# LISTED RECORDS
====

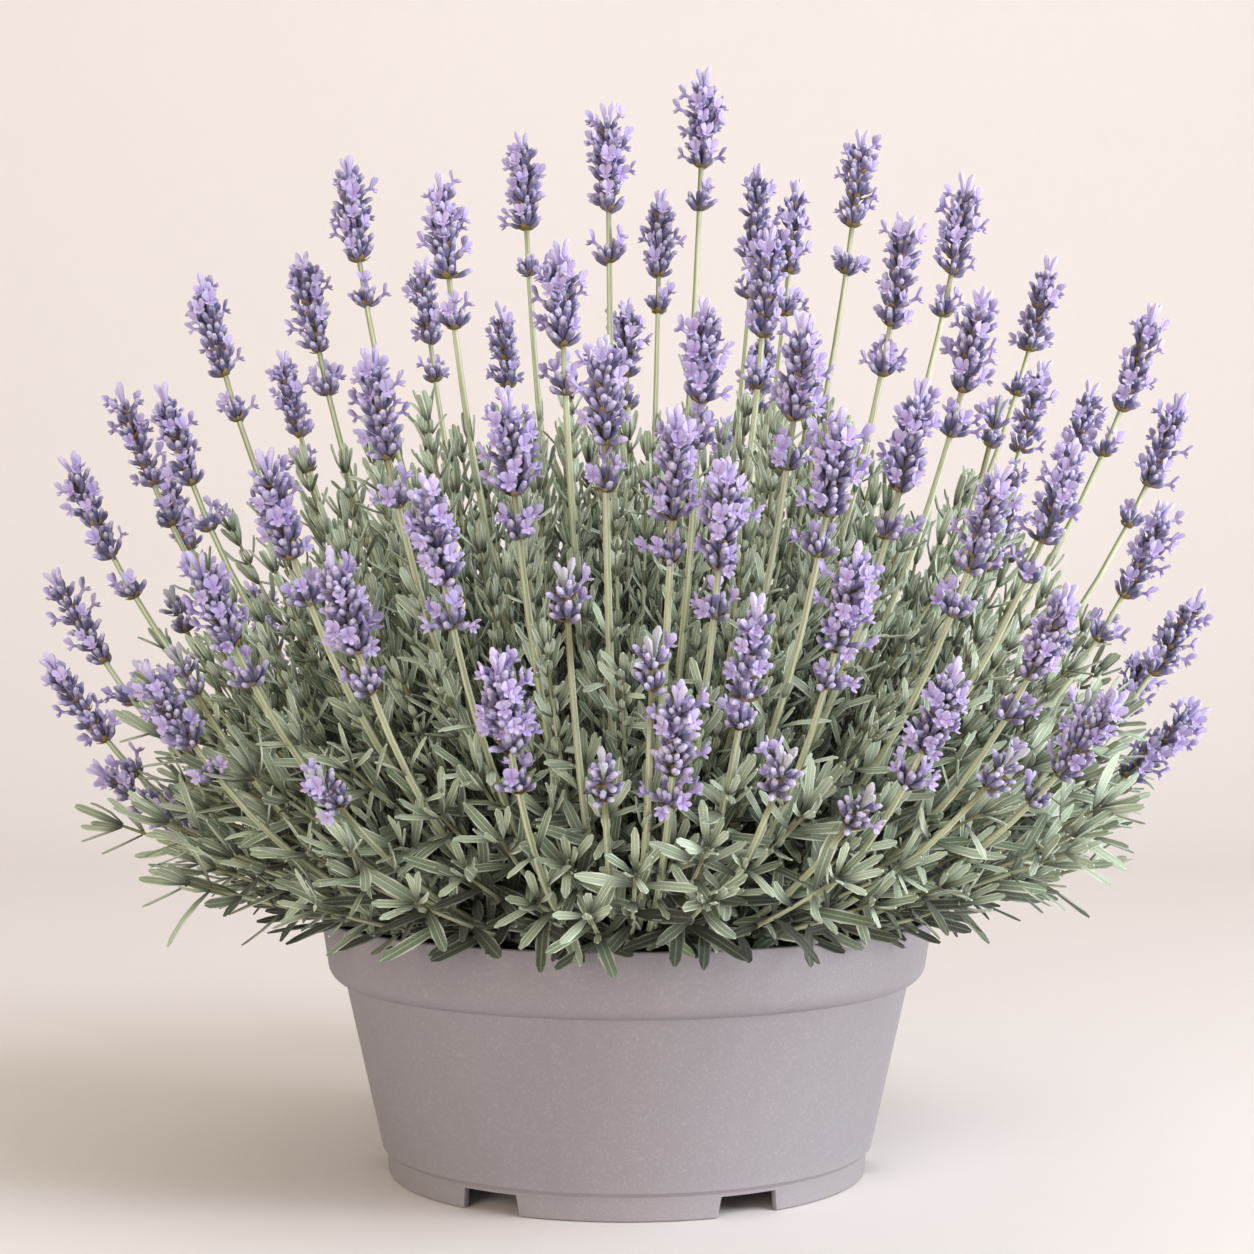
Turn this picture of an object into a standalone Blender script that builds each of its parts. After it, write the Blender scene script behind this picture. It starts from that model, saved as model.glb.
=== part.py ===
"""Potted lavender: a low round nursery pot, its soil, a woody crown, flower stalks and leafy shoots.

Metres, +Z up. The origin is on the floor, under the centre of the pot. -Y is the front.
"""
import math

import bpy
import bmesh
from mathutils import Vector

# Pot: a foot ring with notches, a tapered wall and a wide upright band under the rim.
POT_HEIGHT = 0.100
RIM_RADIUS = 0.120
BODY_TAPER = 0.0144
WALL = 0.0022
BAND_HEIGHT = 0.017
BAND_TAPER = 0.0026
BAND_STEP = 0.0068
BAND_SHOULDER = 0.008
FOOT_HEIGHT = 0.009
FOOT_INSET = 0.0017
FOOT_DRAFT = 0.0008
FOOT_ROUNDING = 0.0012
RIM_ROUNDING = 0.0008
FLOOR_THICKNESS = 0.0024
POT_SEGMENTS = 48
SHOULDER_STEPS = 3

# Foot notches and drain holes, evenly spaced round the foot.
NOTCH_COUNT = 6
NOTCH_ROOF = 0.0012
NOTCH_WIDTH = 0.0270
NOTCH_SLOPE = 0.0022
FIRST_NOTCH_HEADING = 298.0
DRAIN_HOLE_RADIUS = 0.0055
DRAIN_HOLE_INSET = 0.018
DRAIN_HOLE_SIDES = 16

# Soil and the woody crown that stands on it.
SOIL_DEPTH_BELOW_RIM = 0.014
CROWN_RADIUS = 0.050
CROWN_HEIGHT = 0.030
CROWN_SEGMENTS = 20
CROWN_RINGS = 5
CLEARANCE = 0.0003

# Flower stalk: a square stem that carries a spike of stacked whorls.
STEM_WIDTH_BASE = 0.0034
STEM_WIDTH_TOP = 0.0025
STEM_RINGS = 8
STALK_BOW = 0.26
SPIKE_LENGTH = 0.050
SPIKE_RADIUS = 0.0088
SPIKE_WHORLS = 5
SPIKE_TIP_RADIUS = 0.0026
WAIST_SHARE = 0.62
LONE_WHORL_GAP = 0.009
LONE_WHORL_LENGTH = 0.010
LONE_WHORL_RADIUS = 0.0075
SPIKE_SIDES = 8

# Leafy shoot: a thin square stem with crossed pairs of narrow leaves.
SHOOT_WIDTH = 0.0026
SHOOT_BOW = 0.05
LEAF_PAIRS = 6
LEAF_LENGTH = 0.026
LEAF_WIDTH = 0.0046
LEAF_THICKNESS = 0.0011
LEAF_RISE = 0.90
FIRST_LEAVES_AT = 0.42
TOP_LEAF_SHORTENING = 0.35
SHOOT_TAPER = 0.35

# Flower stalks as (heading, lean, reach). Heading is in degrees from +X towards +Y. Lean is in
# degrees from upright. Reach runs from the middle of the soil's surface to the tip, in metres.
FLOWER_STALKS = (
    (0, 5, 0.350), (262, 9, 0.328),
    (196, 20, 0.328), (0, 16, 0.338), (82, 18, 0.336), (233, 21, 0.312),
    (318, 26, 0.308), (190, 32, 0.312), (10, 32, 0.330), (110, 31, 0.324),
    (191, 48, 0.290), (351, 39, 0.324), (268, 44, 0.304), (302, 51, 0.288), (60, 48, 0.293),
    (190, 62, 0.254), (352, 57, 0.266), (246, 56, 0.274), (288, 56, 0.276), (260, 62, 0.260),
    (90, 62, 0.258), (30, 60, 0.262), (140, 56, 0.272),
)

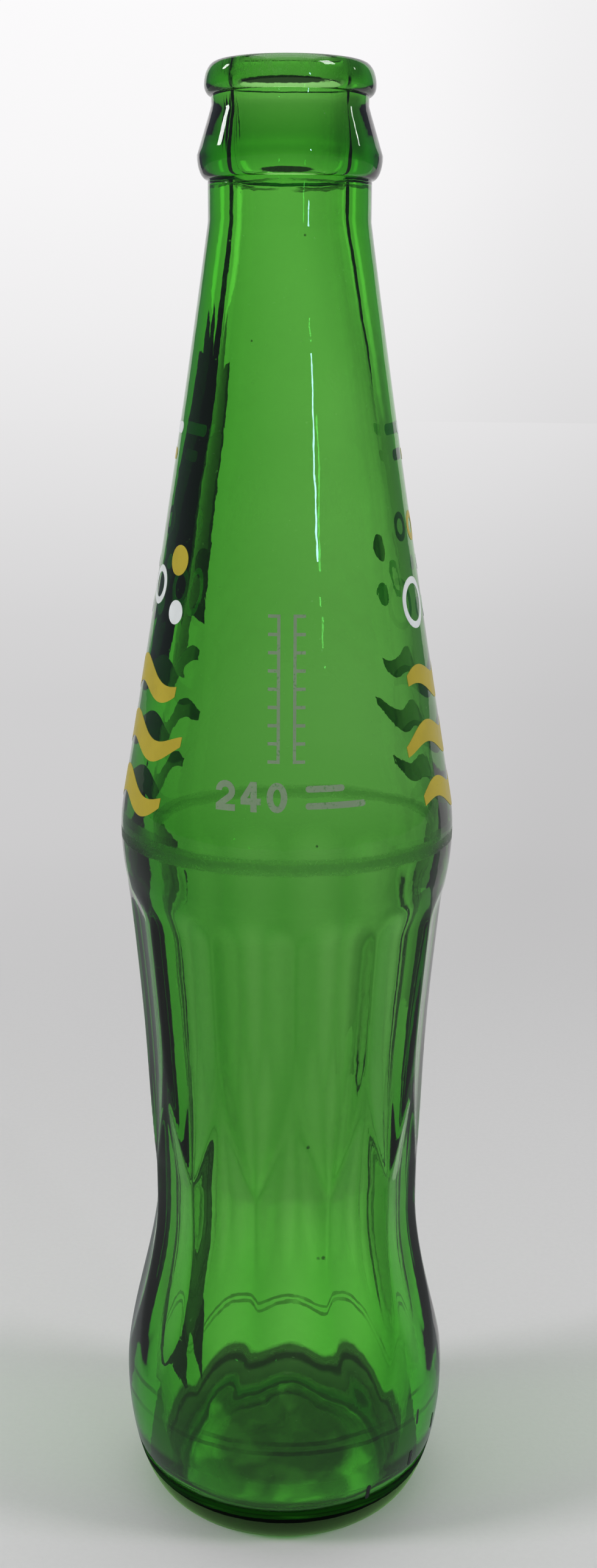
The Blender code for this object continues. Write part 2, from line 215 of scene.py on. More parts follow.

====

# YOUR TASK
Write out every line of the records exactly.

# EXERCISE SOLUTION
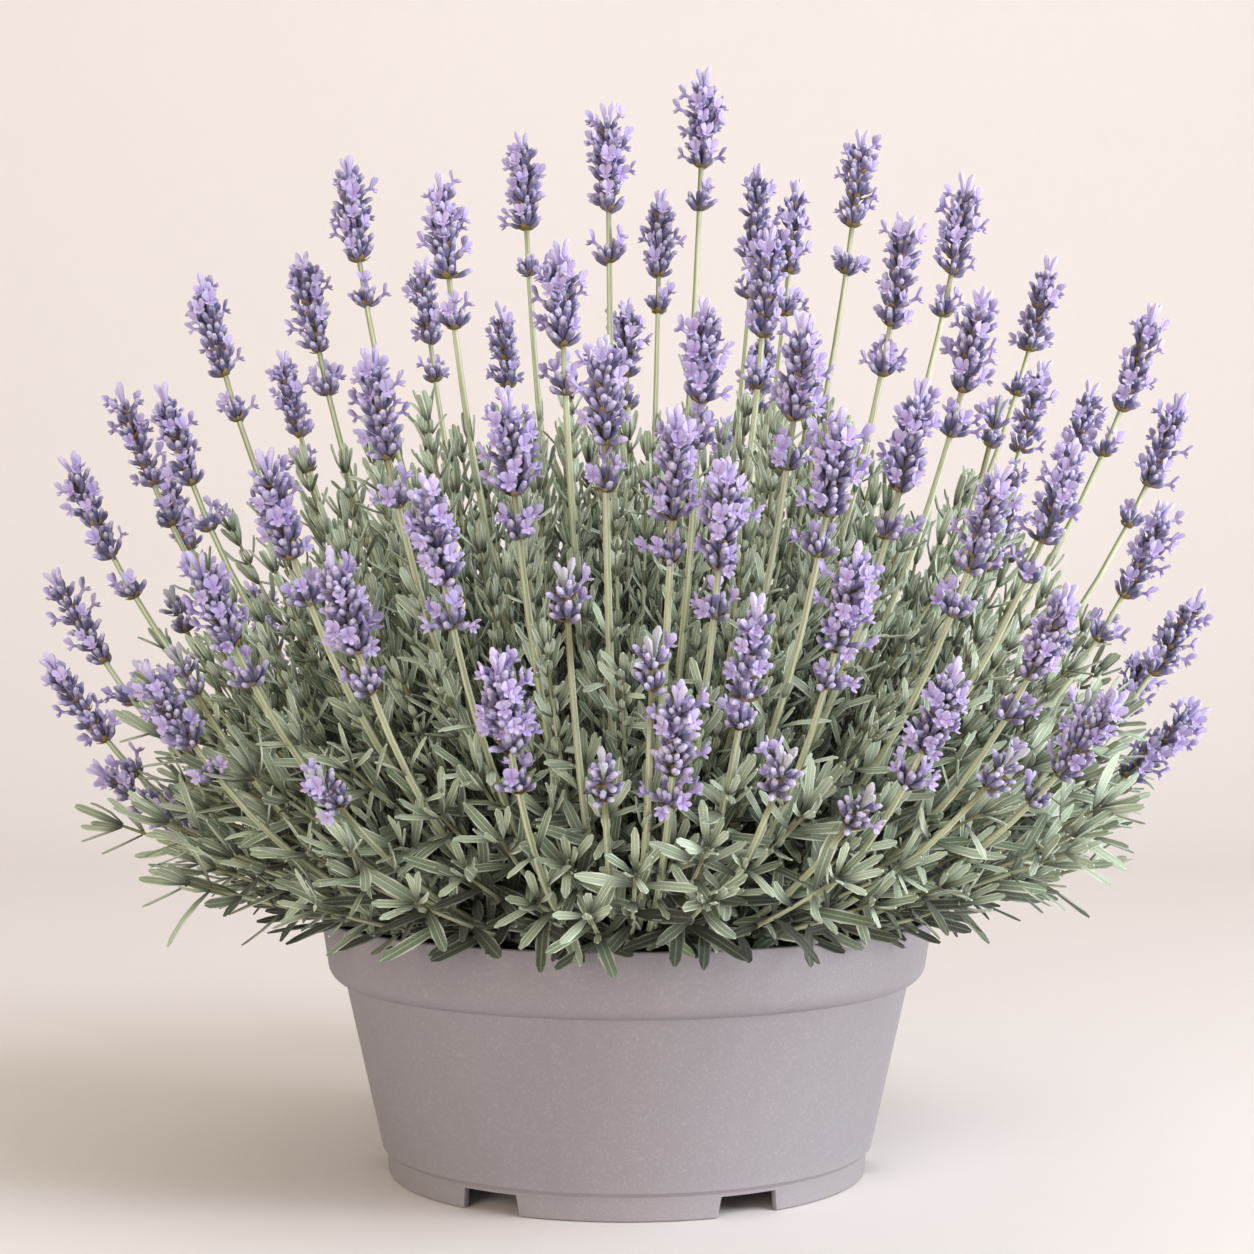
Turn this picture of an object into a standalone Blender script that builds each of its parts. After it, write the Blender scene script behind this picture. It starts from that model, saved as model.glb.
=== part.py ===
"""Potted lavender: a low round nursery pot, its soil, a woody crown, flower stalks and leafy shoots.

Metres, +Z up. The origin is on the floor, under the centre of the pot. -Y is the front.
"""
import math

import bpy
import bmesh
from mathutils import Vector

# Pot: a foot ring with notches, a tapered wall and a wide upright band under the rim.
POT_HEIGHT = 0.100
RIM_RADIUS = 0.120
BODY_TAPER = 0.0144
WALL = 0.0022
BAND_HEIGHT = 0.017
BAND_TAPER = 0.0026
BAND_STEP = 0.0068
BAND_SHOULDER = 0.008
FOOT_HEIGHT = 0.009
FOOT_INSET = 0.0017
FOOT_DRAFT = 0.0008
FOOT_ROUNDING = 0.0012
RIM_ROUNDING = 0.0008
FLOOR_THICKNESS = 0.0024
POT_SEGMENTS = 48
SHOULDER_STEPS = 3

# Foot notches and drain holes, evenly spaced round the foot.
NOTCH_COUNT = 6
NOTCH_ROOF = 0.0012
NOTCH_WIDTH = 0.0270
NOTCH_SLOPE = 0.0022
FIRST_NOTCH_HEADING = 298.0
DRAIN_HOLE_RADIUS = 0.0055
DRAIN_HOLE_INSET = 0.018
DRAIN_HOLE_SIDES = 16

# Soil and the woody crown that stands on it.
SOIL_DEPTH_BELOW_RIM = 0.014
CROWN_RADIUS = 0.050
CROWN_HEIGHT = 0.030
CROWN_SEGMENTS = 20
CROWN_RINGS = 5
CLEARANCE = 0.0003

# Flower stalk: a square stem that carries a spike of stacked whorls.
STEM_WIDTH_BASE = 0.0034
STEM_WIDTH_TOP = 0.0025
STEM_RINGS = 8
STALK_BOW = 0.26
SPIKE_LENGTH = 0.050
SPIKE_RADIUS = 0.0088
SPIKE_WHORLS = 5
SPIKE_TIP_RADIUS = 0.0026
WAIST_SHARE = 0.62
LONE_WHORL_GAP = 0.009
LONE_WHORL_LENGTH = 0.010
LONE_WHORL_RADIUS = 0.0075
SPIKE_SIDES = 8

# Leafy shoot: a thin square stem with crossed pairs of narrow leaves.
SHOOT_WIDTH = 0.0026
SHOOT_BOW = 0.05
LEAF_PAIRS = 6
LEAF_LENGTH = 0.026
LEAF_WIDTH = 0.0046
LEAF_THICKNESS = 0.0011
LEAF_RISE = 0.90
FIRST_LEAVES_AT = 0.42
TOP_LEAF_SHORTENING = 0.35
SHOOT_TAPER = 0.35

# Flower stalks as (heading, lean, reach). Heading is in degrees from +X towards +Y. Lean is in
# degrees from upright. Reach runs from the middle of the soil's surface to the tip, in metres.
FLOWER_STALKS = (
    (0, 5, 0.350), (262, 9, 0.328),
    (196, 20, 0.328), (0, 16, 0.338), (82, 18, 0.336), (233, 21, 0.312),
    (318, 26, 0.308), (190, 32, 0.312), (10, 32, 0.330), (110, 31, 0.324),
    (191, 48, 0.290), (351, 39, 0.324), (268, 44, 0.304), (302, 51, 0.288), (60, 48, 0.293),
    (190, 62, 0.254), (352, 57, 0.266), (246, 56, 0.274), (288, 56, 0.276), (260, 62, 0.260),
    (90, 62, 0.258), (30, 60, 0.262), (140, 56, 0.272),
)

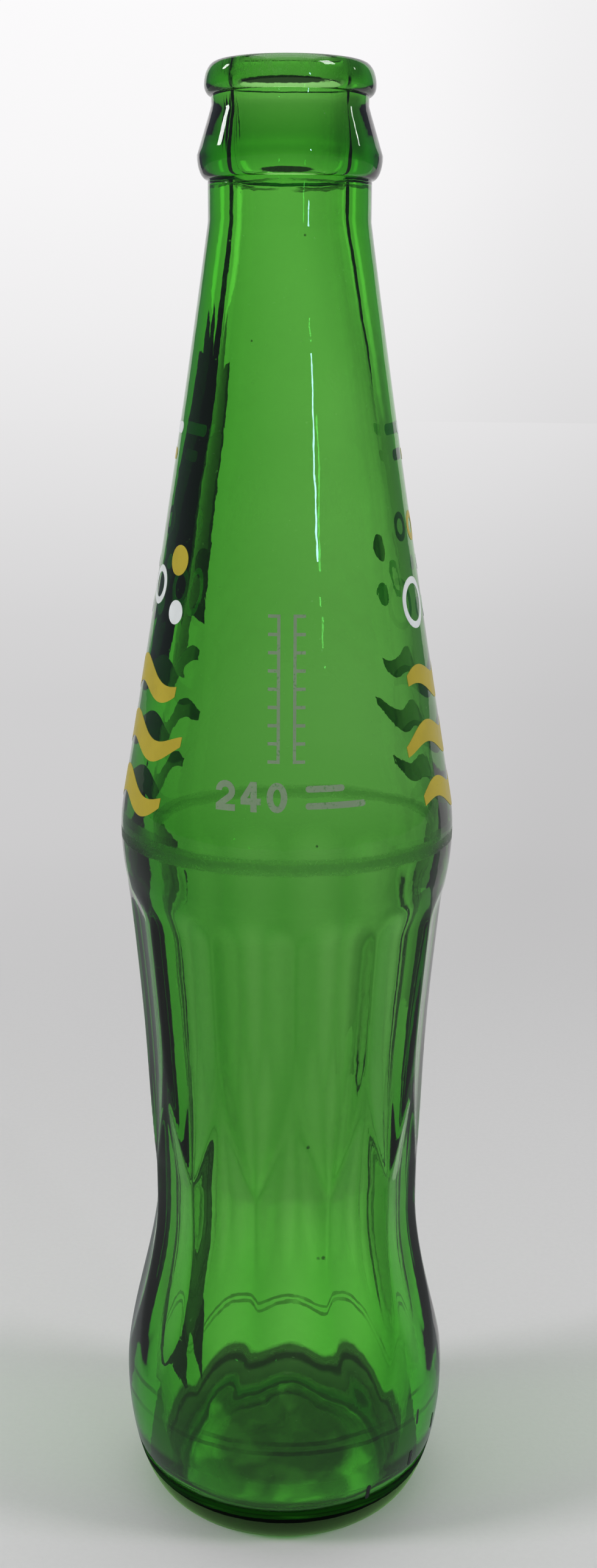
The Blender code for this object continues. Write part 2, from line 215 of scene.py on. More parts follow.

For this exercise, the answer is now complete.